Siouxsie

Siouxsie and the Banshees were post-punk’s greatest exponents. Tinderbox allowed them to maintain the energy of their heyday while prove conclusively that times had changed.

Their seventh LP had been a while coming, thanks to side projects, line-up changes and touring. New guitarist John Valentine Carruthers had joined after Robert Smith’s loan from The Cure expired; there was a spring in their step and a clarity to their sound on tracks like The Sweetest Chill and launch single Cities In Dust, with its jingly intro, supreme key changes and Siouxsie’s voice soaring on the chorus. This Unrest’s understated rhythm provides soothing aftercare to the pain in Siouxsie’s disturbing poetry, and lyrical melancholia and wild chord sequences led by Steven Severin’s textbook bass in Party’s Fall. Album opener Candyman is simply ecstatic and the retro jam of Cannons chugs along satisfyingly. It ends with two epics – the squirming, unsettling 92º and multi-directional Land’s End.

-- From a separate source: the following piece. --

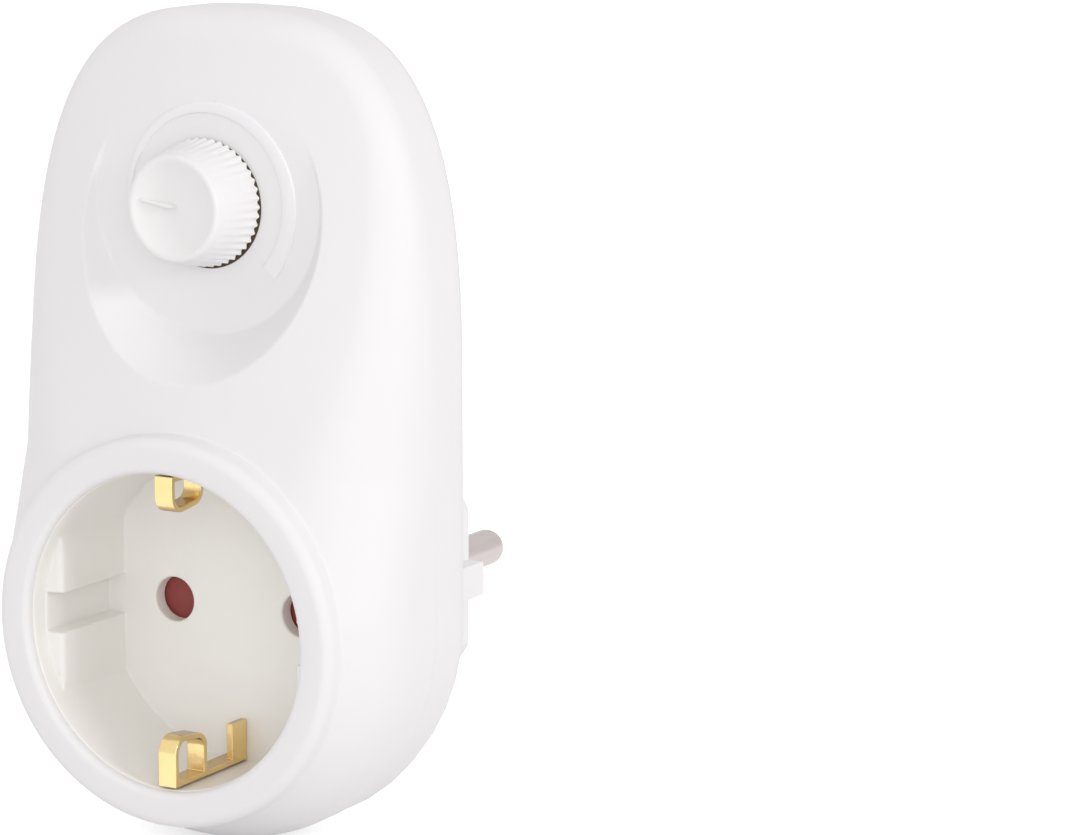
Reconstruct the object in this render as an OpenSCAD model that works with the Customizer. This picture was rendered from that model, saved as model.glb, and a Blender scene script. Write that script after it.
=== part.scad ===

Tinderbox was released in April 1986. Two singles were culled from it, both Top 40 hits, and the band played the LP in full and in order on a long tour. Siouxsie and the Banshees had released 11 albums in total by the time they split in 1996, 20 years after forming. Siouxsie and her husband, the band’s drummer Peter ‘Budgie’ Clarke, continued as side project The Creatures until their divorce.